On Anthony Weiner & Marriage
When I drove cross country in 2007, I had a conversation with a friend who, had since I left the DC-area in 1999, married his partner in a church ceremony. Until he met his husband, my friend refrained from sexual activity, doing his part to set an example of the “responsible” single homosexual and not wanting to engage in sexual activity without emotional attachment.
In our conversation in ’07, several years after he and his beloved exchanged their vows, he confessed that he wished he had experimented more in his single days. Despite this change in attitude about those days, he remain committed to the ideal of marital monogamy; he would remain faithful to his betrothed. That conversation came to mind this afternoon when I read Jennifer Rubin’s latest commentary on Anthony Weiner:
Women whom he apparently told his wife about before their marriage but could not bring himself to give up. The press isn’t invading his mind or his bedroom; it’s looking at his Tweets and talking to the women on whose Timeline he was willing to risk his marriage, his career and his self-respect.

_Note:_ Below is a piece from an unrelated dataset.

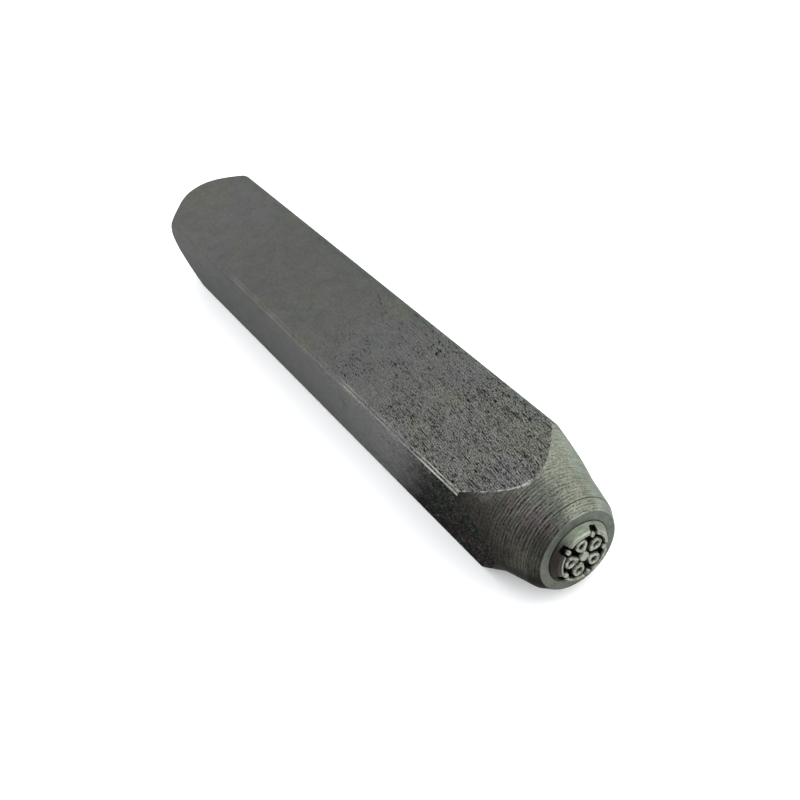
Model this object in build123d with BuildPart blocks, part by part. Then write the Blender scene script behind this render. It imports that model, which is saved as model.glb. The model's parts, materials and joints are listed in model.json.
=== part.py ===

Emphasis added. My friend recognizes in word and deed what Weiner understood only in word, that marriage vows change things. A gay man understands the meaning of marriage, a notion which a powerful straight man refuses to integrate into his life. If Weiner wasn’t willing to give up his sexual flirtations with other women, why then did he get married?
Even as the gay man referenced in this post recognizes the mistakes (if mistakes they were) he had made in not “experimenting” before he met his beloved, he won’t let his past failure alter his existing marital vows.
Some men, both gay and straight (and I would dare say some women as well), refuse to recognize the responsibilities which inhere in the very idea of marriage. In exchange for the lifelong commitment of your betrothed, you agree, to borrow an expression, to forsake all others. Here, the gay man instructs a straight counterpart on the meaning of marriage.
FROM THE COMMENTS: David in N.O. writes, “BTW, any marriage supporter who says extra-marital trysting is ok is no supporter of marriage of any kind.” He got that right.